No lo duden, lectores. Juanma ya tiene preparadas una batería de medidas para sufragar el mayor coste en sanidad, en educación, en justicia y otros departamentos, que va a suponer el atender a todos esos ¡a ver, como los llamamos, inmigrantes del Estado! Que recalarán en nuestra Comunidad. Está todo calculado. Ya antes, que también es ahora, el déficit de recursos para atender esos servicios básicos eran, son, insuficientes. Con la llegada de inmigrantes (de los ricos, lo mismo que con los rusos) esto queda solucionado de un plumazo. Esto, según él, será el paraíso.
Bien es verdad que nuestra Constitución y organigrama fiscal cede la gestión de ciertos impuestos a las Comunidades Autónomas. Pero, cuando en Europa se tiende a una armonización fiscal que evite “paraísos fiscales” como ocurre en Irlanda, Holanda, Luxemburgo, Mónaco, Malta y algún otro que se me olvida; cuando lo que creamos es un “dumping” competitivo e injusto en el disfrute de los servicios mínimos, básicos e indispensables de los ciudadanos; entonces es cuando el paraíso se encuentra más inalcanzable.
De siempre me ha parecido injusto el Impuesto sobre el Patrimonio, tal y como está enfocado en nuestro país. De hecho, somos el único país de la UE que lo mantiene. Y queremos seguir siendo Europa. Eso no quita, como ocurre también en otros países, a que los que mas tienen colaboren más. Se llame impuesto a la riqueza o se llame como se llame.

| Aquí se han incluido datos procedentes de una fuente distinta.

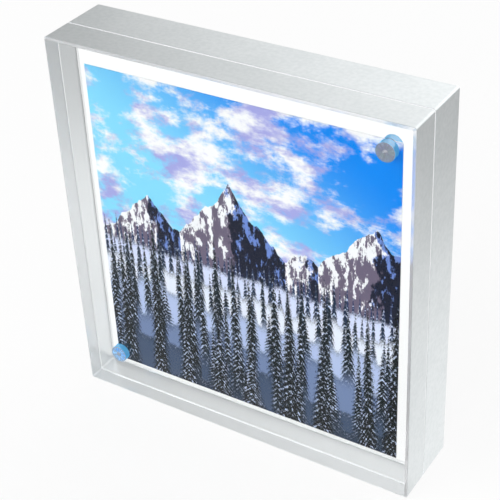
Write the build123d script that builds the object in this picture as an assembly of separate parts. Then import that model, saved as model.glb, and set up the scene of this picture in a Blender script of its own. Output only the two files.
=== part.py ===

A pesar de las competencias de cada uno -eso también entra en lo que puede ser una configuración de estado federal- hay que tener mucho cuidado en no crear ciudadanos de primera o de segunda según donde residas. Esto no va de reclamo para entrar en el paraíso. Y hay que tener mucho cuidado en ello. El despotismo ilustrado sostenía: “todo para el pueblo, pero sin el pueblo”. Las constituciones modernas y democráticas proclaman -y en ello también entra la Hacienda Pública- “todo sea para el pueblo, y con el pueblo”. Paraíso para todos, no para el que pueda pagárselo.